My "Tree Info" stats (viewable from CherryTree on PC) are: Rich Text Nodes = 1531, Images = 74, Embedded Files = 495, Tables = 15+0. All other fields on the Tree Info dialog are 0. If I use Windows to get file properties of the multi-file folder, it contains 2,071 files & 1,531 subfolders.

Considering that the sample db works nearly perfectly, but my db freezes it "indefinitely," seems like something else strange might be going on here...?

So I tried my own ctb again, here's a more accurate description of how it seems to behave:

  • After I select the folder & tap "open", it opens instantly
  • If I use the hamburger menu at the top left to pop-out my list of nodes, it appears there, & I can scroll up & down & see them all. 100% snappy, good performance.
  • If I tap on a "content-only" node (aka contains no other nodes), it takes 15 seconds for the content of that single node to appear. However, the app doesn't appear frozen and doesn't show any system error popup.
  • What actually causes it to lockup (seemingly indefinitely) is when I tap any node that contains subnodes. Then I get the "SourCherry isn't responding." And actually, I realized that if I just tap "wait", the app is actually still working.

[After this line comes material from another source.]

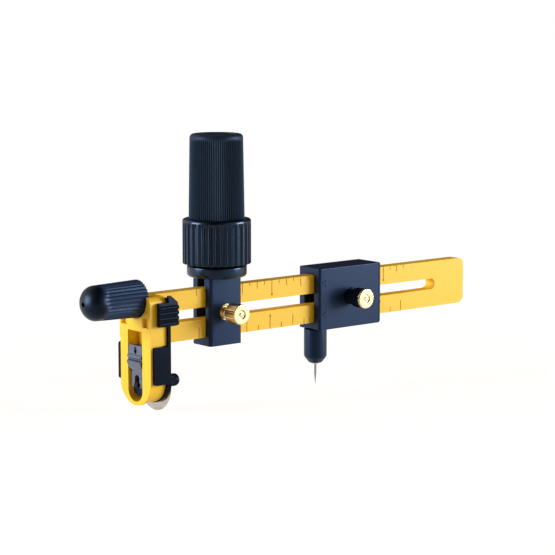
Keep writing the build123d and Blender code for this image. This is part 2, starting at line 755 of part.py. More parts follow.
with BuildPart() as pawl_spring:
    leaf_contact = nose_place + (pawl_nose + leaf_thickness) / 2 + seat_gap
    leaf_anchor = (collar_cavity_diameter - leaf_thickness) / 2 - seat_gap
    leaf_middle = (leaf_contact + 2 * leaf_anchor) / 3
    with BuildSketch(Plane.XY.offset(pawl_foot)):
        with BuildLine():
            Spline(
                around_handle(leaf_contact, pawl_angle),
                around_handle(leaf_middle, (pawl_angle + leaf_angle) / 2),
                around_handle(leaf_anchor, leaf_angle),
            )
        trace(line_width=leaf_thickness)
    extrude(amount=pawl_thickness)
save(pawl_spring.part, "pawl_spring")

# Fluted collar with the ratchet's cavity below and a neck for the grip above
with BuildPart() as grip_collar:
    with BuildSketch(Plane.XY.offset(collar_foot)):
        with Locations((handle_place, 0)):
            Circle(collar_diameter / 2)
    extrude(amount=collar_height)
    fillet(grip_collar.faces().sort_by(Axis.Z)[-1].edges(), collar_edge)
    with BuildSketch(Plane.XY.offset(collar_foot - overrun)):
        with Locations((handle_place, 0)):
            with PolarLocations(collar_diameter / 2 + flute_radius - flute_depth, collar_flutes):
                Circle(flute_radius)
    extrude(amount=collar_height - collar_edge + overrun, mode=Mode.SUBTRACT)
    bar(Plane.XY.offset(collar_top), (handle_place, 0), collar_neck_diameter, collar_neck_height)
    bar(Plane.XY.offset(collar_foot - overrun), (handle_place, 0), collar_cavity_diameter,
        collar_cavity_height + overrun, Mode.SUBTRACT)
    bar(Plane.XY.offset(collar_foot), (handle_place, 0), spindle_diameter + 2 * running_gap,
        collar_height + collar_neck_height + overrun, Mode.SUBTRACT)
    bar(Plane.XY.offset(collar_foot), around_handle(pawl_pin_place, 0), pawl_pin_diameter + 2 * seat_gap,
        collar_cavity_height + pawl_pin_hold, Mode.SUBTRACT)
save(grip_collar.part, "grip_collar")


def ribbed_outline(radius):
    """A round outline with fine ribs, as a closed zigzag."""
    points = []
    for rib in range(2 * grip_ribs):
        reach = radius if rib % 2 == 0 else radius - grip_rib_depth
        points.append(around_handle(reach, rib * 180 / grip_ribs))
    return points


# Ribbed grip, pressed on the collar's neck
with BuildPart() as handle_grip:
    grip_foot = collar_top + seat_gap
    for height, diameter in ((grip_foot, grip_foot_diameter), (grip_top, grip_top_diameter)):
        with BuildSketch(Plane.XY.offset(height)):
            with BuildLine():
                Polyline(*ribbed_outline(diameter / 2), close=True)
            make_face()
    loft(ruled=True)
    with BuildSketch(Plane.XZ):
        with BuildLine():
            reach = handle_place + grip_foot_diameter / 2 + overrun
            edge_start = handle_place + grip_top_diameter / 2 - grip_edge
            Polyline((edge_start, grip_top), (handle_place, grip_top), (handle_place, grip_foot),
                     (reach, grip_foot))
            Line((reach, grip_foot), (edge_start + grip_edge, grip_top - grip_edge))
            RadiusArc((edge_start + grip_edge, grip_top - grip_edge), (edge_start, grip_top), -grip_edge)
        make_face()
    revolve(axis=Axis((handle_place, 0, 0), (0, 0, 1)), mode=Mode.INTERSECT)
    bar(Plane.XY.offset(grip_foot - overrun), (handle_place, 0), collar_neck_diameter + 2 * seat_gap,
        grip_bore_depth + overrun, Mode.SUBTRACT)
    bar(Plane.XY.offset(grip_top - grip_dish_depth), (handle_place, 0), grip_dish_diameter,
        2 * grip_dish_depth, Mode.SUBTRACT)
save(handle_grip.part, "handle_grip")

# Pivot block with the spigot of the needle chuck
with BuildPart() as pivot_block:
    carriage(pivot_left, pivot_length, pivot_half, pivot_foot, pivot_top, pivot_corner)
    # rounded corners at the end away from the blade
    with BuildSketch(Plane.XZ.offset(-pivot_half - overrun)):
        with Locations((pivot_middle, (pivot_foot + pivot_top) / 2)):
            Rectangle(pivot_length, pivot_top - pivot_foot)
        fillet(vertices().group_by(Axis.X)[-1], pivot_end_round)
    extrude(amount=2 * (pivot_half + overrun), mode=Mode.INTERSECT)
    # two engraved arrows that point at the scale's rows
    index_tip = pivot_left + index_inset
    for row in (-1, 1):
        height = arm_middle + row * index_stand
        with BuildSketch(Plane.XZ.offset(pivot_half - index_depth)):
            with BuildLine():
                Polyline(
                    (index_tip + index_length, height + index_half),
                    (index_tip, height),
                    (index_tip + index_length, height - index_half),
                )
            trace(line_width=index_width)
        extrude(amount=index_depth + overrun, mode=Mode.SUBTRACT)
    bar(Plane.XY.offset(spigot_foot), (0, 0), spigot_diameter, pivot_foot - spigot_foot)
    bar(Plane.XY.offset(spigot_foot - overrun), (0, 0), needle_diameter + running_gap,
        needle_top - spigot_foot + overrun + seat_gap, Mode.SUBTRACT)
save(pivot_block.part, "pivot_block")

with BuildPart() as pivot_shoe:
    clamp_shoe(pivot_middle)
save(pivot_shoe.part, "pivot_shoe")

with BuildPart() as pivot_bush:
    screw_bush(pivot_middle, pivot_half)
save(pivot_bush.part, "pivot_bush")

# The pivot's screw keeps a brass rim and carries a dark knurled sleeve behind it
sleeve_root = pivot_half + screw_stand - screw_head_length
sleeve_length = screw_head_length - sleeve_rim
sleeve_bore = screw_head_diameter - 2 * sleeve_wall
with BuildPart() as pivot_screw:
    thumb_screw(pivot_middle, pivot_half)
    with BuildSketch(Plane.XZ.offset(sleeve_root)):
        with Locations((pivot_middle, arm_middle)):
            Circle(screw_head_diameter)
            Circle(sleeve_bore / 2, mode=Mode.SUBTRACT)
    extrude(amount=sleeve_length, mode=Mode.SUBTRACT)
save(pivot_screw.part, "pivot_screw")

with BuildPart() as screw_sleeve:
    sleeve_foot = pivot_half + running_gap
    knurled(sleeve_root, (pivot_middle, arm_middle), sleeve_length - seat_gap)
    bar(Plane.XZ.offset(sleeve_foot), (pivot_middle, arm_middle), sleeve_foot_diameter,
        sleeve_root - sleeve_foot)
    bar(Plane.XZ.offset(sleeve_root - seat_gap), (pivot_middle, arm_middle), sleeve_bore + 2 * seat_gap,
        sleeve_length + overrun, Mode.SUBTRACT)
    bar(Plane.XZ.offset(sleeve_foot - overrun), (pivot_middle, arm_middle), screw_neck + 2 * seat_gap,
        sleeve_length + overrun, Mode.SUBTRACT)
save(screw_sleeve.part, "screw_sleeve")

# Needle chuck: a sleeve on the spigot with a conical nose that closes the collet
with BuildPart() as needle_chuck:
    cone_lean = (collet_diameter - chuck_wall) / 4
    with BuildSketch(Plane.XZ):
        with BuildLine():
            Polyline(
                (spigot_diameter / 2 + running_gap, chuck_top),
                (chuck_diameter / 2, chuck_top),
                (chuck_diameter / 2, chuck_cone_top),
                (chuck_nose_diameter / 2, chuck_foot),
                (collet_diameter / 2 - cone_lean + running_gap, chuck_foot),
                (collet_diameter / 2 + running_gap, chuck_cone_top),
                (collet_diameter / 2 + running_gap, collet_top - running_gap),
                (spigot_diameter / 2 + running_gap, collet_top - running_gap),
                close=True,
            )
        make_face()
    revolve(axis=Axis.Z)
save(needle_chuck.part, "needle_chuck")

# Split collet that grips the needle
with BuildPart() as needle_collet:
    with BuildSketch(Plane.XZ):
        with BuildLine():
            Polyline(
                (needle_diameter / 2 + seat_gap, collet_top),
                (collet_diameter / 2, collet_top),
                (collet_diameter / 2, chuck_cone_top + running_gap),
                (collet_diameter / 2 - cone_lean, chuck_foot),
                (collet_diameter / 2 - cone_lean, collet_foot),
                (needle_diameter / 2 + seat_gap, collet_foot),
                close=True,
            )
        make_face()
    revolve(axis=Axis.Z)
    slit_height = chuck_cone_top - collet_foot + 2 * overrun
    for width, depth in ((2 * collet_diameter, collet_slit), (collet_slit, 2 * collet_diameter)):
        slab(Plane.XY.offset(collet_foot - overrun), (0, 0), width, depth, slit_height, Mode.SUBTRACT)
save(needle_collet.part, "needle_collet")

# Needle: a thin steel pin ground to a point
with BuildPart() as needle:
    with BuildSketch(Plane.XZ):
        with BuildLine():
            Polyline(
                (0, 0),
                (needle_tip_diameter / 2, 0),
                (needle_diameter / 2, needle_taper),
                (needle_diameter / 2, needle_top),
                (0, needle_top),
                close=True,
            )
        make_face()
    revolve(axis=Axis.Z)
save(needle.part, "needle")
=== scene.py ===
import json
from math import asin, cos, hypot, pi, radians, sin

import bmesh
import bpy
import numpy as np
from mathutils import Euler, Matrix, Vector


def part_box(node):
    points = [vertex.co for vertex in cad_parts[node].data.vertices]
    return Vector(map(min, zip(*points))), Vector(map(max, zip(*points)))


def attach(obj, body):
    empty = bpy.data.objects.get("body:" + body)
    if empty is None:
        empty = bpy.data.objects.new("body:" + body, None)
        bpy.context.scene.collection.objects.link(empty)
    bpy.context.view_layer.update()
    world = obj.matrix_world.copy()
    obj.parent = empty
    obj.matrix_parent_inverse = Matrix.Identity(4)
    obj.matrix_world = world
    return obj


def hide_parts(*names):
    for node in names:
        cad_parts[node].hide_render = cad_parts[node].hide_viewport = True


# Circle cutter with a rotary blade. The needle's point is the origin, +X runs along the arm away
# from the blade, the scale faces -Y and +Z is up. Lengths are in metres.
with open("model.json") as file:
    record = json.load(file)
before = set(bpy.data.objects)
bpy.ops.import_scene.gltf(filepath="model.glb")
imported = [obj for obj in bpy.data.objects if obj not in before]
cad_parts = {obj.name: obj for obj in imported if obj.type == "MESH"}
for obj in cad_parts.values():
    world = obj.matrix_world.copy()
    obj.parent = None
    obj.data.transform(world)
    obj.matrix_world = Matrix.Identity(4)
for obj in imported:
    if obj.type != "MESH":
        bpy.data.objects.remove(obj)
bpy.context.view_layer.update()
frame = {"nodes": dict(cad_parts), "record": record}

MM = 0.001
UP, OUT, FORWARD = (0, 0, 1), (1, 0, 0), (0, -1, 0)   # along the handle, the arm and the screws
SHARP = radians(35)   # an edge that turns by more than this isn't shaded smooth


# Colour and shader nodes
def srgb(text):
    """An sRGB colour such as F4B92E as linear values: c / 12.92 up to 0.04045, and above that
    ((c + 0.055) / 1.055) ** 2.4."""
    shares = [int(text[place:place + 2], 16) / 255 for place in (0, 2, 4)]
    return [c / 12.92 if c <= 0.04045 else ((c + 0.055) / 1.055) ** 2.4 for c in shares] + [1.0]


def add(material, kind, inputs=None, **settings):
    """Adds a node with its settings, and sets or links its inputs."""
    tree = material.node_tree
    node = tree.nodes.new(kind)
    for name, value in settings.items():
        setattr(node, name, value)
    for name, value in (inputs or {}).items():
        if isinstance(value, bpy.types.NodeSocket):
            tree.links.new(value, node.inputs[name])
        else:
            node.inputs[name].default_value = value
    return node


def surface(name, **values):
    """A new material and its shader, with the shader's plain values set on its own sockets."""
    material = bpy.data.materials.new(name)
    material.use_nodes = True
    shader = material.node_tree.nodes["Principled BSDF"]
    for socket, value in values.items():
        shader.inputs[socket.replace("_", " ")].default_value = value
    return material, shader


def place_of(material, stretch=(1, 1, 1)):
    """Object coordinates, stretched along the axes for a pattern with a direction."""
    source = add(material, "ShaderNodeTexCoord").outputs["Object"]
    return add(material, "ShaderNodeMapping", {"Vector": source, "Scale": stretch}).outputs["Vector"]


def link(material, source, shader, name):
    """Feeds one socket of the shader."""
    material.node_tree.links.new(source, shader.inputs[name])


def mottled(material, place, size, low, high):
    """Colour that drifts between two close tones over patches of a size in metres."""
    drift = add(material, "ShaderNodeTexNoise", {"Vector": place, "Scale": 1 / size, "Detail": 3.0})
    tones = {"Factor": drift.outputs["Fac"], "A": srgb(low), "B": srgb(high)}
    return add(material, "ShaderNodeMix", tones, data_type="RGBA").outputs["Result"]


def grained(material, shader, place, size, depth, rough):
    """A fine grain of a size and depth in metres, which also varies the roughness a little. The sizes used
    are coarser than the real grain of a mould or a grinding wheel, which would be too fine to show."""
    spread = 0.06
    noise = add(material, "ShaderNodeTexNoise", {"Vector": place, "Scale": 1 / size, "Detail": 4.0})
    grain = noise.outputs["Fac"]
    bump = add(material, "ShaderNodeBump", {"Height": grain, "Distance": depth, "Strength": 1.0})
    link(material, bump.outputs["Normal"], shader, "Normal")
    limits = {"Value": grain, "To Min": rough - spread, "To Max": rough + spread}
    link(material, add(material, "ShaderNodeMapRange", limits).outputs["Result"], shader, "Roughness")


def moulded_yellow(name, shade_in_marks=False):
    """Yellow ABS from a polished mould: an even, opaque colour with a soft sheen. On the arm, the floors of
    the engraved marks, below the front face, are painted darker: painted shade in the grooves."""
    material, shader = surface(name, IOR=1.54, Specular_IOR_Level=0.4)
    place = place_of(material)
    colour = mottled(material, place, 14 * MM, "F7CA28", "FBD53A")
    if shade_in_marks:
        front, shade_start, shade_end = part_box("ruler_arm")[0].y, 0.09 * MM, 0.13 * MM
        spot = add(material, "ShaderNodeSeparateXYZ", {0: place})
        below = {"Value": spot.outputs["Y"], "From Min": front + shade_start, "From Max": front + shade_end}
        floor = add(material, "ShaderNodeMapRange", below).outputs["Result"]
        normal = add(material, "ShaderNodeNewGeometry").outputs["Normal"]
        facing = add(material, "ShaderNodeSeparateXYZ", {0: normal}).outputs["Y"]
        flat = add(material, "ShaderNodeMath", {0: facing, 1: -0.9}, operation="LESS_THAN").outputs["Value"]
        painted_shade_mask = add(material, "ShaderNodeMath", {0: floor, 1: flat}, operation="MULTIPLY").outputs["Value"]
        # painted shade: the floors of the engraved marks take the darker tone C08A1C
        tones = {"Factor": painted_shade_mask, "A": colour, "B": srgb("C08A1C")}
        colour = add(material, "ShaderNodeMix", tones, data_type="RGBA").outputs["Result"]
    link(material, colour, shader, "Base Color")
    grained(material, shader, place, 0.5 * MM, 0.003 * MM, 0.42)
    return material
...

So perhaps it actually is working as you describe - I just have to keep repeatedly hitting "wait" to dismiss that dialog, and waiting 15+ seconds to load the content of a single node.

There must be a sensible way for this to work tho...

FFDA commented

I played around with using only SAF a bit more. However, I couldn't find a better/faster way. In the end I had to create an extra XML file with all the data needed for navigation in app-specific storage. App does it at the start of the first launch of Multifile database and it does take some time, but it just can't be helped. On sequential launches that file will be ready so it will be faster.
Right now app does not update the cached file at any point. So any new node added (or deleted) not from the app itself won't be seen in the app. I'm thinking about doing some kind of background sync later on, but I haven't decided yet.
apk for testing.

Excellent!! :) Just 2 comments:

  1. About updating the cache on external changes, I think just a "Scan For External Changes" item in the menu would be fine - basically a way to manually trigger it to regenerate the cache if we need to pull external changes. Seems like a fine quick & easy solution for now.

  2. Rather than caching navigation only, I think it would be better for the xml to contain the full node text (minus attachments), for the purpose of search. Currently navigating around is flawless, but search takes many minutes, probably because that's still going out to SAF & iterating each node.

Thanks again, this is great!

FFDA commented

I think just a "Scan For External Changes" item in the menu would be fine

I have the same idea. Maybe with setting to turn on the automatic update in the backup on the start in the preferences. Only problem I can think of with the automatic update is that if user creates a new node during the scan and it's somewhere where app already indexed the nodes it will not show up in the updated tree and user won't be able to access it until another update.

but search takes many minutes

But it's what user can expect from search. It simply can take long and user can cancel it by leaving the activity. The navigation part that's should be snappy as possible. Furthermore, adding node content to cached nodes would completely mirror XML type database with couple differences and it would require another refactoring for MultiReader again.

Right now I want to make a working version of app with Multifile database support, fix a couple of bugs I introduced in v1.4.0 and release a new version. After that the app might go into "maintenance" mode, where only bugs, depreciated methods get fixed and TargetSdk get updated that app would not get removed from the store.

Only problem I can think of with the automatic update is that if user creates a new node

That's easy - if that's a concern, just prevent new node creation during a scan. Can popup a message: "New nodes cannot be created while a scan is in progress," with options like: (Cancel scan & create node) (Continue waiting).

adding node content to cached nodes would completely mirror XML type database with couple differences

It would completely mirror it, minus attachments, yeah - I don't see any issue with that tho? If the user has a db without any attachments, it would be small; and their db is large, then 95% of the space is usually attachments, so again mirroring it doesn't really have much storage cost. So no real downside to just having the "cache" basically be "xml database without attachments," right?

But it's what user can expect from search. It simply can take long and user can cancel it by leaving the activity.

To clarify the difference, searching for a given term in a single-file db takes a second or 2; searching for the same term in the same db as multi-file takes >5min - pretty much rendering search not usable. I'd say this isn't critical / a blocker, as now at least multi-file as usable in some form :) However, without really having the ability to globally in search node content.

FFDA commented

v1.5.0 supports Multifile databases. If there are any bugs create a new issue.